> _DATA EXCERPT_:
************
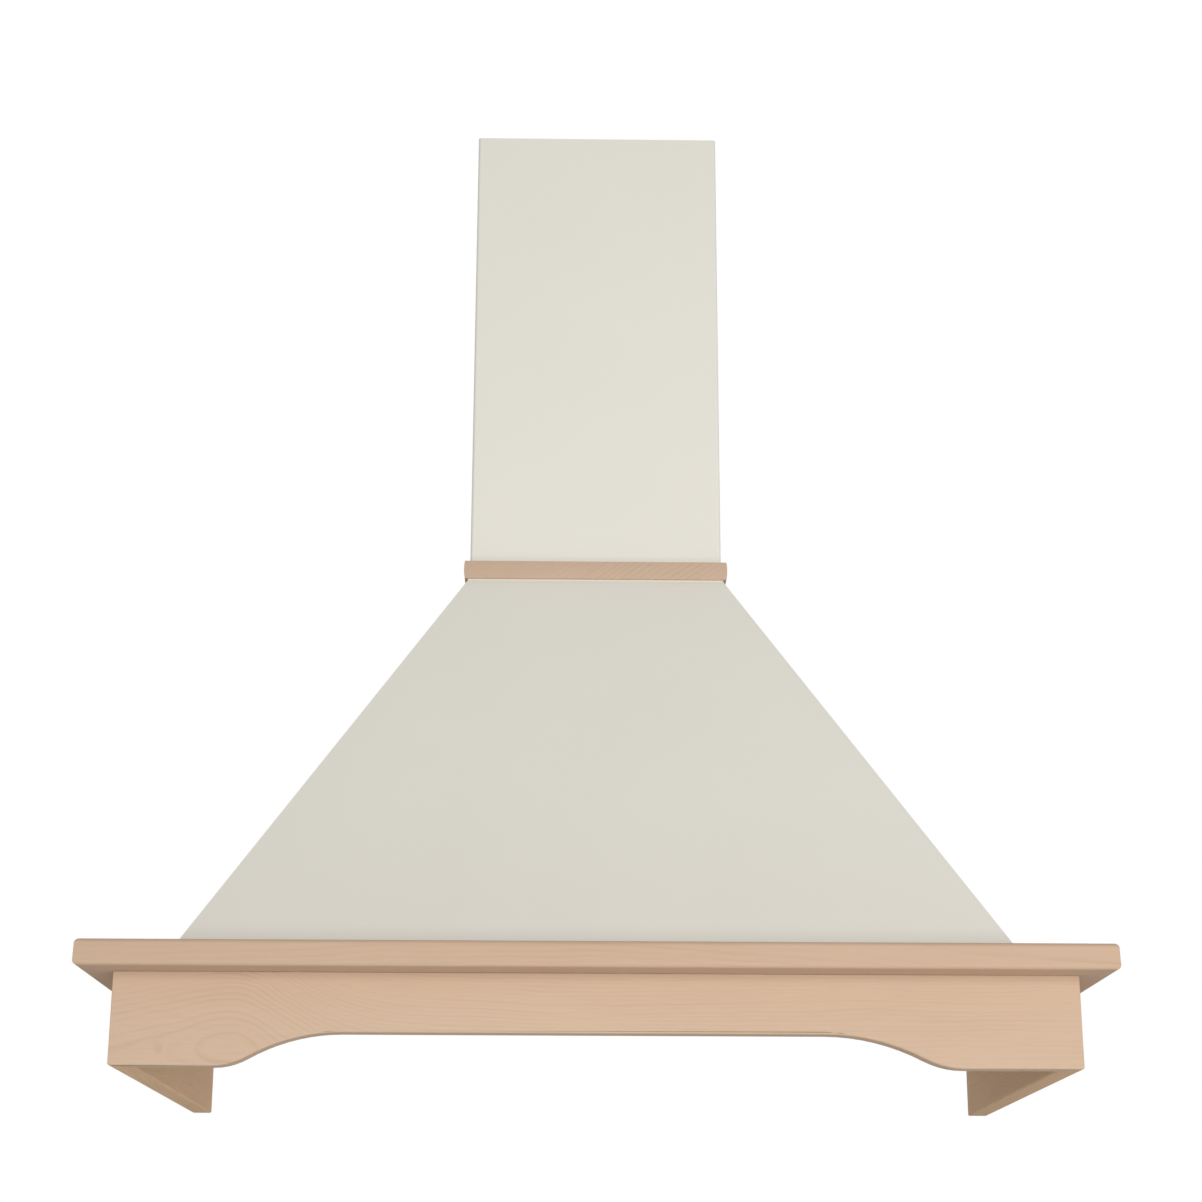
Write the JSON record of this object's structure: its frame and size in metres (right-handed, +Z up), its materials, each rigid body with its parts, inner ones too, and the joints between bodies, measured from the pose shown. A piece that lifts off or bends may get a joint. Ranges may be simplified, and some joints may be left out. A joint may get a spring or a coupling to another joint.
{
  "type": "wooden range hood cover",
  "caption": "Wall-mounted chimney cooker hood with a raw wood cornice, arched wood apron, tapered cream metal canopy, wood collar and telescopic chimney.",
  "frame": {"origin": "middle of the four wall-screw holes, on the wall plane", "axes": "+Z up, +Y into the wall, +X to the viewer's right"},
  "size_m": [0.9, 0.52, 1.018],
  "materials": {
    "wood": "raw, fine sanded pale hardwood",
    "frame_wood": "raw planed softwood",
    "cream_paint": "smooth satin powder coat, cream",
    "galvanised": "zinc coated sheet",
    "pan_paint": "smooth satin powder coat, cream",
    "steel": "zinc plated",
    "aluminium": "satin",
    "lamp_metal": "satin chrome",
    "lens": "frosted",
    "black_plastic": "fine texture",
    "housing_plastic": "satin, cream",
    "white_plastic": "satin",
    "button_plastic": "semi-gloss grey",
    "circuit_board": "green board",
    "motor_metal": "dark grey enamel"
  },
  "bodies": {
    "hood": {"cornice_front": "wood", "cornice_left": "wood", "cornice_right": "wood", "mitre_splines": "wood", "apron_front": "wood", "apron_left": "wood", "apron_right": "wood", "collar_front": "wood", "collar_left": "wood", "collar_right": "wood", "rear_rail": "frame_wood", "rail_dowels": "frame_wood", "battens": "frame_wood", "canopy_front": "cream_paint", "canopy_left": "cream_paint", "canopy_right": "cream_paint", "canopy_top": "cream_paint", "chimney_lower": "cream_paint", "wall_plate": "galvanised", "chimney_guide_bracket": "galvanised", "blower_scroll": "galvanised", "blower_inlet_plate": "galvanised", "blower_motor_plate": "galvanised", "blower_bracket": "galvanised", "top_plate_angles": "galvanised", "bottom_pan": "pan_paint", "batten_screws": "steel", "canopy_screws": "steel", "collar_screws": "steel", "blower_screws": "steel", "damper_pin": "steel", "lamp_left": "lamp_metal", "lamp_right": "lamp_metal", "lamp_left_lens": "lens", "lamp_right_lens": "lens", "duct_spigot": "black_plastic", "junction_box": "black_plastic", "cable_gland": "black_plastic", "control_housing": "housing_plastic", "lamp_driver": "white_plastic", "control_board": "circuit_board", "motor": "motor_metal"},
    "chimney_slide_body": {"chimney_upper": "cream_paint", "ceiling_bracket": "galvanised"},
    "filter_left": {"filter_left_frame": "aluminium", "filter_left_mesh": "aluminium"},
    "filter_right": {"filter_right_frame": "aluminium", "filter_right_mesh": "aluminium"},
    "filter_left_catch": {"filter_left_latch": "black_plastic"},
    "filter_right_catch": {"filter_right_latch": "black_plastic"},
    "fan_rotor": {"impeller": "galvanised", "impeller_blades": "galvanised", "motor_shaft": "steel"},
    "damper_front": {"damper_flap_front": "black_plastic"},
    "damper_rear": {"damper_flap_rear": "black_plastic"},
    "button_light_cap": {"button_light": "button_plastic"},
    "button_off_cap": {"button_off": "button_plastic"},
    "button_low_cap": {"button_low": "button_plastic"},
    "button_medium_cap": {"button_medium": "button_plastic"},
    "button_high_cap": {"button_high": "button_plastic"}
  },
  "joints": [
    {"name": "chimney_extend", "type": "slide", "parent": "hood", "child": "chimney_slide_body", "axis": [0, 0, 1], "range_m": [0, 0.35]},
    {"name": "filter_left_tilt", "type": "hinge", "parent": "hood", "child": "filter_left", "pos_m": [0, -0.05, -0.175], "axis": [1, 0, 0], "range_deg": [0, 70]},
    {"name": "filter_left_latch_slide", "type": "slide", "parent": "filter_left", "child": "filter_left_catch", "axis": [0, 1, 0], "range_m": [0, 0.006], "stiffness_N_per_m": 300, "springref_m": -0.001},
    {"name": "filter_right_tilt", "type": "hinge", "parent": "hood", "child": "filter_right", "pos_m": [0, -0.05, -0.175], "axis": [1, 0, 0], "range_deg": [0, 70]},
    {"name": "filter_right_latch_slide", "type": "slide", "parent": "filter_right", "child": "filter_right_catch", "axis": [0, 1, 0], "range_m": [0, 0.006], "stiffness_N_per_m": 300, "springref_m": -0.001},
    {"name": "button_light_press", "type": "slide", "parent": "hood", "child": "button_light_cap", "axis": [0, 0, 1], "range_m": [0, 0.003], "stiffness_N_per_m": 250, "springref_m": -0.001},
    {"name": "button_off_press", "type": "slide", "parent": "hood", "child": "button_off_cap", "axis": [0, 0, 1], "range_m": [0, 0.003], "stiffness_N_per_m": 250, "springref_m": -0.001},
    {"name": "button_low_press", "type": "slide", "parent": "hood", "child": "button_low_cap", "axis": [0, 0, 1], "range_m": [0, 0.003], "stiffness_N_per_m": 250, "springref_m": -0.001},
    {"name": "button_medium_press", "type": "slide", "parent": "hood", "child": "button_medium_cap", "axis": [0, 0, 1], "range_m": [0, 0.003], "stiffness_N_per_m": 250, "springref_m": -0.001},
    {"name": "button_high_press", "type": "slide", "parent": "hood", "child": "button_high_cap", "axis": [0, 0, 1], "range_m": [0, 0.003], "stiffness_N_per_m": 250, "springref_m": -0.001},
    {"name": "fan_spin", "type": "hinge", "parent": "hood", "child": "fan_rotor", "pos_m": [0, -0.1925, 0.005], "axis": [1, 0, 0], "continuous": true},
    {"name": "damper_front_swing", "type": "hinge", "parent": "hood", "child": "damper_front", "pos_m": [0, -0.1115, 0.2708], "axis": [-1, 0, 0], "range_deg": [0, 70]},
    {"name": "damper_rear_swing", "type": "hinge", "parent": "hood", "child": "damper_rear", "pos_m": [0, -0.1115, 0.2708], "axis": [1, 0, 0], "range_deg": [0, 70]}
  ]
}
************
Find the lines containing "with" and pull them out.

Write the JSON record of this object's structure: its frame and size in metres (right-handed, +Z up), its materials, each rigid body with its parts, inner ones too, and the joints between bodies, measured from the pose shown. A piece that lifts off or bends may get a joint. Ranges may be simplified, and some joints may be left out. A joint may get a spring or a coupling to another joint.
  "caption": "Wall-mounted chimney cooker hood with a raw wood cornice, arched wood apron, tapered cream metal canopy, wood collar and telescopic chimney.",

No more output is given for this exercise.